* Instructions for the task
The listing must be reproduced in full, exactly as it stands.

* Dataset content
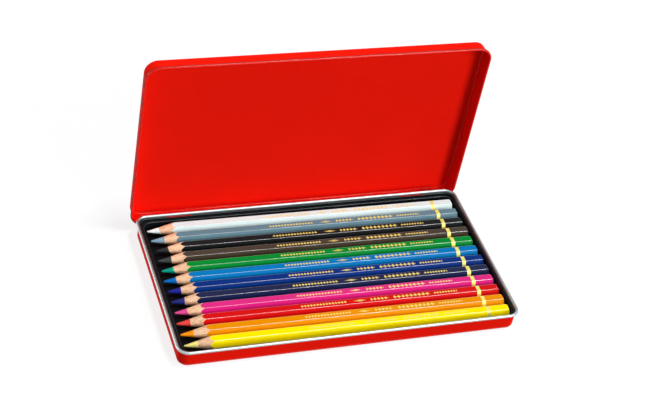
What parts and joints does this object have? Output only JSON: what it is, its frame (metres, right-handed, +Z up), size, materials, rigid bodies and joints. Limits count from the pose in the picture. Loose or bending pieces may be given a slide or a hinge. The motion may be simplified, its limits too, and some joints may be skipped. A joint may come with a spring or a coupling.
{
  "type": "pencil tin",
  "caption": "Flat hinged tin with rounded corners and a rolled rim, holding a row of six-sided coloured pencils in a black moulded insert.",
  "frame": {"origin": "middle of the tray's underside", "axes": "+X along the pencils from points to ends, +Y back towards the hinge, +Z up"},
  "size_m": [0.1892, 0.1134, 0.1104],
  "materials": {
    "tray_enamel": "gloss enamel, bare silver on the rolled rim",
    "lid_enamel": "gloss enamel",
    "hinge_steel": "bright wire",
    "leaf_enamel": "gloss enamel",
    "insert_plastic": "satin moulded plastic",
    "paint_white": "gloss lacquer on wood, bare wood at the point",
    "core_white": "matt waxy colour",
    "paint_grey": "gloss lacquer on wood, bare wood at the point",
    "core_grey": "matt waxy colour",
    "paint_black": "gloss lacquer on wood, bare wood at the point",
    "core_black": "matt waxy colour",
    "paint_brown": "gloss lacquer on wood, bare wood at the point",
    "core_brown": "matt waxy colour",
    "paint_green": "gloss lacquer on wood, bare wood at the point",
    "core_green": "matt waxy colour",
    "paint_azure": "gloss lacquer on wood, bare wood at the point",
    "core_azure": "matt waxy colour",
    "paint_ultramarine": "gloss lacquer on wood, bare wood at the point",
    "core_ultramarine": "matt waxy colour",
    "paint_indigo": "gloss lacquer on wood, bare wood at the point",
    "core_indigo": "matt waxy colour",
    "paint_magenta": "gloss lacquer on wood, bare wood at the point",
    "core_magenta": "matt waxy colour",
    "paint_red": "gloss lacquer on wood, bare wood at the point",
    "core_red": "matt waxy colour",
    "paint_orange": "gloss lacquer on wood, bare wood at the point",
    "core_orange": "matt waxy colour",
    "paint_yellow": "gloss lacquer on wood, bare wood at the point",
    "core_yellow": "matt waxy colour"
  },
  "bodies": {
    "tray": {"base_pan": "tray_enamel", "insert_tray": "insert_plastic", "hinge_leaf_left": "leaf_enamel", "hinge_leaf_right": "leaf_enamel", "hinge_pin_left": "hinge_steel", "hinge_pin_right": "hinge_steel"},
    "lid": {"lid": "lid_enamel"},
    "pencil_01": {"pencil_01_casing": "paint_white", "pencil_01_core": "core_white"},
    "pencil_02": {"pencil_02_casing": "paint_grey", "pencil_02_core": "core_grey"},
    "pencil_03": {"pencil_03_casing": "paint_black", "pencil_03_core": "core_black"},
    "pencil_04": {"pencil_04_casing": "paint_brown", "pencil_04_core": "core_brown"},
    "pencil_05": {"pencil_05_casing": "paint_green", "pencil_05_core": "core_green"},
    "pencil_06": {"pencil_06_casing": "paint_azure", "pencil_06_core": "core_azure"},
    "pencil_07": {"pencil_07_casing": "paint_ultramarine", "pencil_07_core": "core_ultramarine"},
    "pencil_08": {"pencil_08_casing": "paint_indigo", "pencil_08_core": "core_indigo"},
    "pencil_09": {"pencil_09_casing": "paint_magenta", "pencil_09_core": "core_magenta"},
    "pencil_10": {"pencil_10_casing": "paint_red", "pencil_10_core": "core_red"},
    "pencil_11": {"pencil_11_casing": "paint_orange", "pencil_11_core": "core_orange"},
    "pencil_12": {"pencil_12_casing": "paint_yellow", "pencil_12_core": "core_yellow"}
  },
  "joints": [
    {"name": "lid_hinge", "type": "hinge", "parent": "tray", "child": "lid", "pos_m": [0, 0.0532, 0.00342], "axis": [-1, 0, 0], "range_deg": [-88.1, 0]},
    {"name": "pencil_01_lift", "type": "slide", "parent": "tray", "child": "pencil_01", "axis": [0, 0, 1], "range_m": [0, 0.03]},
    {"name": "pencil_02_lift", "type": "slide", "parent": "tray", "child": "pencil_02", "axis": [0, 0, 1], "range_m": [0, 0.03]},
    {"name": "pencil_03_lift", "type": "slide", "parent": "tray", "child": "pencil_03", "axis": [0, 0, 1], "range_m": [0, 0.03]},
    {"name": "pencil_04_lift", "type": "slide", "parent": "tray", "child": "pencil_04", "axis": [0, 0, 1], "range_m": [0, 0.03]},
    {"name": "pencil_05_lift", "type": "slide", "parent": "tray", "child": "pencil_05", "axis": [0, 0, 1], "range_m": [0, 0.03]},
    {"name": "pencil_06_lift", "type": "slide", "parent": "tray", "child": "pencil_06", "axis": [0, 0, 1], "range_m": [0, 0.03]},
    {"name": "pencil_07_lift", "type": "slide", "parent": "tray", "child": "pencil_07", "axis": [0, 0, 1], "range_m": [0, 0.03]},
    {"name": "pencil_08_lift", "type": "slide", "parent": "tray", "child": "pencil_08", "axis": [0, 0, 1], "range_m": [0, 0.03]},
    {"name": "pencil_09_lift", "type": "slide", "parent": "tray", "child": "pencil_09", "axis": [0, 0, 1], "range_m": [0, 0.03]},
    {"name": "pencil_10_lift", "type": "slide", "parent": "tray", "child": "pencil_10", "axis": [0, 0, 1], "range_m": [0, 0.03]},
    {"name": "pencil_11_lift", "type": "slide", "parent": "tray", "child": "pencil_11", "axis": [0, 0, 1], "range_m": [0, 0.03]},
    {"name": "pencil_12_lift", "type": "slide", "parent": "tray", "child": "pencil_12", "axis": [0, 0, 1], "range_m": [0, 0.03]}
  ]
}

* Exercise output
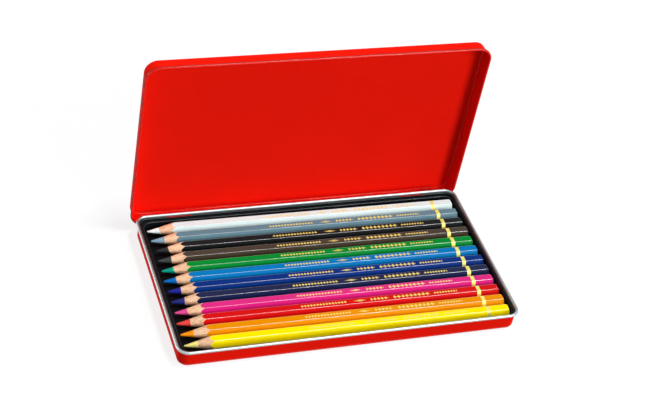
What parts and joints does this object have? Output only JSON: what it is, its frame (metres, right-handed, +Z up), size, materials, rigid bodies and joints. Limits count from the pose in the picture. Loose or bending pieces may be given a slide or a hinge. The motion may be simplified, its limits too, and some joints may be skipped. A joint may come with a spring or a coupling.
{
  "type": "pencil tin",
  "caption": "Flat hinged tin with rounded corners and a rolled rim, holding a row of six-sided coloured pencils in a black moulded insert.",
  "frame": {"origin": "middle of the tray's underside", "axes": "+X along the pencils from points to ends, +Y back towards the hinge, +Z up"},
  "size_m": [0.1892, 0.1134, 0.1104],
  "materials": {
    "tray_enamel": "gloss enamel, bare silver on the rolled rim",
    "lid_enamel": "gloss enamel",
    "hinge_steel": "bright wire",
    "leaf_enamel": "gloss enamel",
    "insert_plastic": "satin moulded plastic",
    "paint_white": "gloss lacquer on wood, bare wood at the point",
    "core_white": "matt waxy colour",
    "paint_grey": "gloss lacquer on wood, bare wood at the point",
    "core_grey": "matt waxy colour",
    "paint_black": "gloss lacquer on wood, bare wood at the point",
    "core_black": "matt waxy colour",
    "paint_brown": "gloss lacquer on wood, bare wood at the point",
    "core_brown": "matt waxy colour",
    "paint_green": "gloss lacquer on wood, bare wood at the point",
    "core_green": "matt waxy colour",
    "paint_azure": "gloss lacquer on wood, bare wood at the point",
    "core_azure": "matt waxy colour",
    "paint_ultramarine": "gloss lacquer on wood, bare wood at the point",
    "core_ultramarine": "matt waxy colour",
    "paint_indigo": "gloss lacquer on wood, bare wood at the point",
    "core_indigo": "matt waxy colour",
    "paint_magenta": "gloss lacquer on wood, bare wood at the point",
    "core_magenta": "matt waxy colour",
    "paint_red": "gloss lacquer on wood, bare wood at the point",
    "core_red": "matt waxy colour",
    "paint_orange": "gloss lacquer on wood, bare wood at the point",
    "core_orange": "matt waxy colour",
    "paint_yellow": "gloss lacquer on wood, bare wood at the point",
    "core_yellow": "matt waxy colour"
  },
  "bodies": {
    "tray": {"base_pan": "tray_enamel", "insert_tray": "insert_plastic", "hinge_leaf_left": "leaf_enamel", "hinge_leaf_right": "leaf_enamel", "hinge_pin_left": "hinge_steel", "hinge_pin_right": "hinge_steel"},
    "lid": {"lid": "lid_enamel"},
    "pencil_01": {"pencil_01_casing": "paint_white", "pencil_01_core": "core_white"},
    "pencil_02": {"pencil_02_casing": "paint_grey", "pencil_02_core": "core_grey"},
    "pencil_03": {"pencil_03_casing": "paint_black", "pencil_03_core": "core_black"},
    "pencil_04": {"pencil_04_casing": "paint_brown", "pencil_04_core": "core_brown"},
    "pencil_05": {"pencil_05_casing": "paint_green", "pencil_05_core": "core_green"},
    "pencil_06": {"pencil_06_casing": "paint_azure", "pencil_06_core": "core_azure"},
    "pencil_07": {"pencil_07_casing": "paint_ultramarine", "pencil_07_core": "core_ultramarine"},
    "pencil_08": {"pencil_08_casing": "paint_indigo", "pencil_08_core": "core_indigo"},
    "pencil_09": {"pencil_09_casing": "paint_magenta", "pencil_09_core": "core_magenta"},
    "pencil_10": {"pencil_10_casing": "paint_red", "pencil_10_core": "core_red"},
    "pencil_11": {"pencil_11_casing": "paint_orange", "pencil_11_core": "core_orange"},
    "pencil_12": {"pencil_12_casing": "paint_yellow", "pencil_12_core": "core_yellow"}
  },
  "joints": [
    {"name": "lid_hinge", "type": "hinge", "parent": "tray", "child": "lid", "pos_m": [0, 0.0532, 0.00342], "axis": [-1, 0, 0], "range_deg": [-88.1, 0]},
    {"name": "pencil_01_lift", "type": "slide", "parent": "tray", "child": "pencil_01", "axis": [0, 0, 1], "range_m": [0, 0.03]},
    {"name": "pencil_02_lift", "type": "slide", "parent": "tray", "child": "pencil_02", "axis": [0, 0, 1], "range_m": [0, 0.03]},
    {"name": "pencil_03_lift", "type": "slide", "parent": "tray", "child": "pencil_03", "axis": [0, 0, 1], "range_m": [0, 0.03]},
    {"name": "pencil_04_lift", "type": "slide", "parent": "tray", "child": "pencil_04", "axis": [0, 0, 1], "range_m": [0, 0.03]},
    {"name": "pencil_05_lift", "type": "slide", "parent": "tray", "child": "pencil_05", "axis": [0, 0, 1], "range_m": [0, 0.03]},
    {"name": "pencil_06_lift", "type": "slide", "parent": "tray", "child": "pencil_06", "axis": [0, 0, 1], "range_m": [0, 0.03]},
    {"name": "pencil_07_lift", "type": "slide", "parent": "tray", "child": "pencil_07", "axis": [0, 0, 1], "range_m": [0, 0.03]},
    {"name": "pencil_08_lift", "type": "slide", "parent": "tray", "child": "pencil_08", "axis": [0, 0, 1], "range_m": [0, 0.03]},
    {"name": "pencil_09_lift", "type": "slide", "parent": "tray", "child": "pencil_09", "axis": [0, 0, 1], "range_m": [0, 0.03]},
    {"name": "pencil_10_lift", "type": "slide", "parent": "tray", "child": "pencil_10", "axis": [0, 0, 1], "range_m": [0, 0.03]},
    {"name": "pencil_11_lift", "type": "slide", "parent": "tray", "child": "pencil_11", "axis": [0, 0, 1], "range_m": [0, 0.03]},
    {"name": "pencil_12_lift", "type": "slide", "parent": "tray", "child": "pencil_12", "axis": [0, 0, 1], "range_m": [0, 0.03]}
  ]
}